About Judith Kingston
Judith was born on a sunny morning in the early spring of 1980, just as the daffodils were emerging from their winter sleep. The Netherlands was full of ill-founded optimism and so was she. Her earliest attempts at writing bore testament to this cheerful overconfidence, taking on a full rewrite of both the Bible and James & the Giant Peach before the age of 8.
Growing up, Judith’s relationship with reality was problematic. It did not measure up to her imagination, but she was also not content to abandon it completely in favour of make-believe. Instead of just pretending to run a roller-skating school for young ladies, therefore, she went one step further and wrote a full roller-skating methodology and workbook on her parents’ typewriter and persuaded her friends to attend. Similarly, her Secret Club of 3 detective bureau could not just remain a game and Judith (aged 9) wrote a letter to the local police force offering their services in solving tricky crimes. She received a big envelope in response, which contained a spiral bound copy of the Local Police Department Year Book 1989 and a letter politely declining the offer of help.

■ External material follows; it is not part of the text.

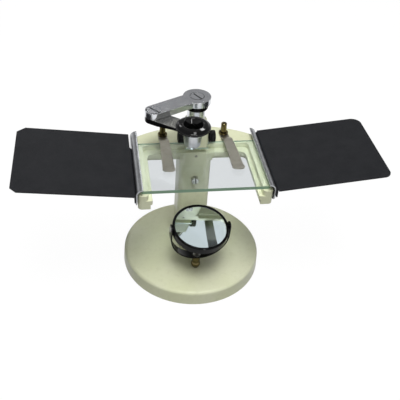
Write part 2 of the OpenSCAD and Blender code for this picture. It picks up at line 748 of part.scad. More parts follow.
// Flange turned down beside the bracket strip, from the front corner to flange_back
module rest_flange(flange_back) {
  color(sheet_black) difference() {
    translate([0, flange_back, 0]) rotate([90, 0, 0]) linear_extrude(rest_front - 1.5 + flange_back) {
      polygon([[strip_out, stage_top - 4.5], [strip_out + rest_t, stage_top - 4.5],
        [strip_out + rest_t, sheet_z - 0.1], [strip_out + 3, sheet_z + 0.18],
        [strip_out + 3, sheet_z + 0.18 + rest_t], [strip_out + 1.2, sheet_z + rest_t],
        [strip_out, sheet_z + 0.1]]);
    }
    for (y = rivet_y) translate([strip_x, y, rivet_z]) rotate([0, 90, 0]) cylinder(r = rivet_r, h = 6);
  }
}

module rest_slab() {
  color(sheet_black) translate([strip_out + 1.4, 0, sheet_z]) rotate([0, -rest_slope, 0])
    linear_extrude(rest_t) children();
}

module rest_right() {
  rest_slab() rest_outline();
  rest_flange(rest_back - 1.5);
}

module rest_left() {
  mirror([1, 0, 0]) {
    rest_slab() rest_outline_cut();
    rest_flange(6);
  }
}

// Bracket strip on the right: hangs on two studs and curls inwards over the glass plate's edge
module bracket() {
  leg_foot = stage_bot + 2.3;
  color(steel) difference() {
    intersection() {
      translate([0, rest_back - 0.3, 0]) rotate([90, 0, 0]) linear_extrude(rest_back + rest_front - 3.8) {
        translate([strip_x, leg_foot]) square([strip_t, curl_z - leg_foot]);
        intersection() {
          translate([strip_out - curl_r, curl_z]) difference() {
            circle(curl_r);
            circle(curl_r - strip_t);
          }
          translate([strip_out - curl_r, curl_z]) square(10);
        }
      }
      // Side outline with the lower front corner rounded
      translate([40, 0, 0]) rotate([90, 0, 90]) linear_extrude(30) {
        translate([-60 + 6, leg_foot]) square([100, 30]);
        translate([-60, leg_foot + 6]) square([100, 30]);
        translate([-60 + 6, leg_foot + 6]) circle(6);
      }
    }
    for (y = stud_y) translate([strip_x - 1, y, stud_z]) rotate([0, 90, 0]) {
      cylinder(r = 2.1, h = 5);
      translate([0, -2.1, 0]) cube([10, 4.2, 5]);
    }
    for (y = rivet_y) translate([strip_x - 1, y, rivet_z]) rotate([0, 90, 0]) cylinder(r = rivet_r, h = 5);
  }
}

module bracket_right() {
  bracket();
}

module bracket_left() {
  mirror([1, 0, 0]) bracket();
}

module rivets() {
  color(steel) for (y = rivet_y) translate([strip_x, y, rivet_z]) rotate([0, 90, 0]) {
    cylinder(r = rivet_r, h = strip_t + rest_t + 0.5);
    translate([0, 0, strip_t + rest_t]) intersection() {
      translate([0, 0, -2.1]) sphere(3.3);
      cylinder(r = 3, h = 3);
    }
  }
}

module rivets_right() {
  rivets();
}

module rivets_left() {
  mirror([1, 0, 0]) rivets();
}

// Frame of the leaning pieces, with the ball's middle as its origin
module leaning() {
  translate([0, -mirror_y, ball_z]) rotate([0, fork_lean, 0]) rotate(fork_turn) children();
}

module mirror_stem() {
  color(brass) difference() {
    union() {
      translate([0, -mirror_y, 2.2]) cylinder(r = stem_pin_r, h = ball_z - 2.2);
      translate([0, -mirror_y, stem_foot]) cylinder(r = 3.2, h = 2);
      intersection() {
        translate([0, -mirror_y, ball_z]) sphere(ball_r);
        translate([0, -mirror_y, stem_foot]) cylinder(r = 8, h = 12);
      }
      leaning() cylinder(r = neck_r, h = fork_foot + 0.05);
    }
    leaning() translate([0, 0, fork_foot - 5.2]) cylinder(r = 1.8, h = 8);
  }
}

module stem_nut() {
  color(brass) translate([0, -mirror_y, 2.4]) difference() {
    cylinder(r = 5, h = 3.1, $fn = 6);
    translate([0, 0, -1]) cylinder(r = stem_pin_r, h = 6);
  }
}

// Shoulder screw on which the fork turns
module stem_screw() {
  shoulder = fork_t;
  color(steel) leaning() translate([0, 0, fork_foot + 0.05]) {
    cylinder(r = stem_pin_r, h = shoulder + 0.3);
    translate([0, 0, -5]) cylinder(r = 1.8, h = 6);
    translate([0, 0, shoulder]) difference() {
      intersection() {
        translate([0, 0, -4.2]) sphere(5.6);
        cylinder(r = 3.6, h = 3);
      }
      rotate(35) translate([-5, -0.4, 0.8]) cube([10, 0.8, 2]);
    }
  }
}

module mirror_fork() {
  color(gloss_black) leaning() difference() {
    // Strip bent to a U, rounded at the ears
    intersection() {
      difference() {
        union() {
          translate([0, fork_w, fork_mid]) rotate([90, 0, 0]) cylinder(r = fork_r + fork_t, h = 2 * fork_w);
          translate([-fork_r - fork_t, -fork_w, fork_mid]) cube([2 * fork_r + 2 * fork_t, 2 * fork_w, 40]);
        }
        translate([0, 2 * fork_w, fork_mid]) rotate([90, 0, 0]) cylinder(r = fork_r, h = 4 * fork_w);
        translate([-fork_r, -2 * fork_w, fork_mid]) cube([2 * fork_r, 4 * fork_w, 50]);
      }
      translate([-40, 0, mirror_h]) rotate([0, 90, 0]) linear_extrude(80) {
        circle(fork_w / 2);
        translate([0, -fork_w / 2]) square([fork_w + 60, fork_w]);
      }
    }
    cylinder(r = stem_pin_r + stem_fit, h = fork_mid);
    // Flat seats for the screw's head and the neck
    translate([0, 0, fork_foot + fork_t - 0.02]) cylinder(r = 4, h = 3);
    translate([0, 0, fork_foot - 3]) cylinder(r = 4.5, h = 3.1);
    for (s = [-1, 1]) translate([0, 0, mirror_h]) rotate([0, s * 90, 0]) cylinder(r = 1.5, h = 40);
  }
}

module pivot_screws() {
  color(steel) for (s = [-1, 1]) leaning() translate([0, 0, mirror_h]) rotate([0, s * 90, 0]) {
    translate([0, 0, mirror_r + 0.2]) cylinder(r = 1.5, h = fork_r + fork_t - mirror_r);
    translate([0, 0, fork_r + fork_t]) slotted_head(2.6, 0.8, 0.6, 0.4, 70);
  }
}

// Bezel and glass are drawn level about the tilting axis and then tilted together
module tilted() {
  leaning() translate([0, 0, mirror_h]) rotate([mirror_tilt, 0, 0]) children();
}

module mirror_bezel() {
  r = mirror_r;
  color(gloss_black) tilted() difference() {
    union() {
      translate([0, 0, 2 - bezel_h]) rotate_extrude() {
        polygon([[0, 0], [bezel_r - 2.4, 0], [bezel_r, 1.6], [bezel_r, bezel_h - 0.7], [bezel_r - 0.7, bezel_h],
          [r - 0.7, bezel_h], [r - 1, bezel_h - 0.7], [r - 1, bezel_h - 0.9], [r, bezel_h - 0.9], [r, 1.2],
          [0, 1.2]]);
      }
      for (s = [-1, 1]) rotate([0, s * 90, 0]) translate([0, 0, r]) cylinder(r = 2, h = fork_r - 0.15 - r);
    }
    for (s = [-1, 1]) rotate([0, s * 90, 0]) translate([0, 0, r + 0.1]) cylinder(r = 1.5 + pivot_fit, h = 9);
  }
}

module mirror_glass() {
  color([0.88, 0.9, 0.92]) tilted() translate([0, 0, 1.1 - glass_pane_t])
    cylinder(r = mirror_r, h = glass_pane_t);
}

base();
column();
column_bolt();
stage();
rest_studs();
glass_plate();
rack_housing();
sleeve_screw();
grub_screw();
pinion_bush();
focus_rod();
rack();
collar();
head_screw();
pinion();
knob(-1);  // knob_left
knob(1);  // knob_right
upper_arm();
joint_screw();
lower_arm();
eyecup();
lens_barrel();
lens();
clip_pins();
clip_washers();
clip_left();
clip_right();
rest_left();
rest_right();
bracket_left();
bracket_right();
rivets_left();
rivets_right();
mirror_stem();
stem_nut();
stem_screw();
mirror_fork();
pivot_screws();
mirror_bezel();
mirror_glass();
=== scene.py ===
"""Looks of the dissecting microscope: finishes for its parts, studio light, floor and camera."""

import math

import bmesh
import bpy
import numpy as np
from mathutils import Matrix, Vector


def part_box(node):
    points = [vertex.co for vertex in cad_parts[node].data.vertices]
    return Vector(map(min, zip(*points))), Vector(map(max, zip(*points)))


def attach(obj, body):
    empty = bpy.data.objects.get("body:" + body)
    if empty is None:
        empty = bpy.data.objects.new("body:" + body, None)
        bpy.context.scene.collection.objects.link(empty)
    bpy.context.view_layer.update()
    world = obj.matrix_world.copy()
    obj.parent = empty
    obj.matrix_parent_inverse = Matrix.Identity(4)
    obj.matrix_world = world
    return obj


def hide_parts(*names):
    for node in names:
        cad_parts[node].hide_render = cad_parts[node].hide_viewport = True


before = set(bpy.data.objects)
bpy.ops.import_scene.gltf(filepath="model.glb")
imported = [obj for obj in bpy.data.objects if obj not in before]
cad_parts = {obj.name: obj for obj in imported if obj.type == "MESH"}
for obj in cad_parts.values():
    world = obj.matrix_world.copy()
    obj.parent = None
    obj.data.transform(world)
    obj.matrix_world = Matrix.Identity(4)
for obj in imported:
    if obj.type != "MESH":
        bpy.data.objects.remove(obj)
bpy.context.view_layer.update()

# One millimetre in metres. Sizes here are millimetres unless a comment says metres.
MM = 0.001

# How many directions the Bevel and Ambient Occlusion nodes try at each point.
EDGE_SAMPLES = 6

# Noise stays near 0.5. Cut here, it gives an even spread, or two tones with soft borders.
EVEN_SPREAD = (0.3, 0.7)
TWO_TONES = (0.35, 0.65)

# How far a face turns from the directions round it, as 1 less the cosine, where an edge begins and is full.
EDGE_TURN = (0.02, 0.35)

# Painted shade in gaps: open light where it is full and where it ends, how much metal it hides, and its tone.
GAP_LIGHT = (0.3, 0.72)
GAP_SHADE = (0.9, 0.0)
GAP_SHADE_TONE = "171613"

# Sockets of a Mix node that mixes colours. They are numbers because its other modes use the same names.
MIX_SHARE = 0
MIX_UNDER = 6
MIX_OVER = 7
MIX_RESULT = 2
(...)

Separating stories from reality did not get any easier as she grew up. Her diaries were full of determined attempts to detect patterns and plot lines in her own life: a dead pigeon on the road became a portent of impending disaster and minor friendship dramas were woven into epic tragedies that Euripides would not have been ashamed of. Nothing brought her more delight than when on a joint school camp, she recognised one of the 12-year-old boys from the other school as the long-lost Boy Next Door that she used to play with when they were 3 years old. She knew it. Everything was connected.
The boy next door proved to be a red herring, but Judith was undeterred and has continued creating narratives ever since: out of her own life, the lives of her friends or simply out of her imagination.
She currently teaches English, has a translation business mainly focused on the Arts and Entertainment industry, and has been known, on occasion, to record audiobooks for money.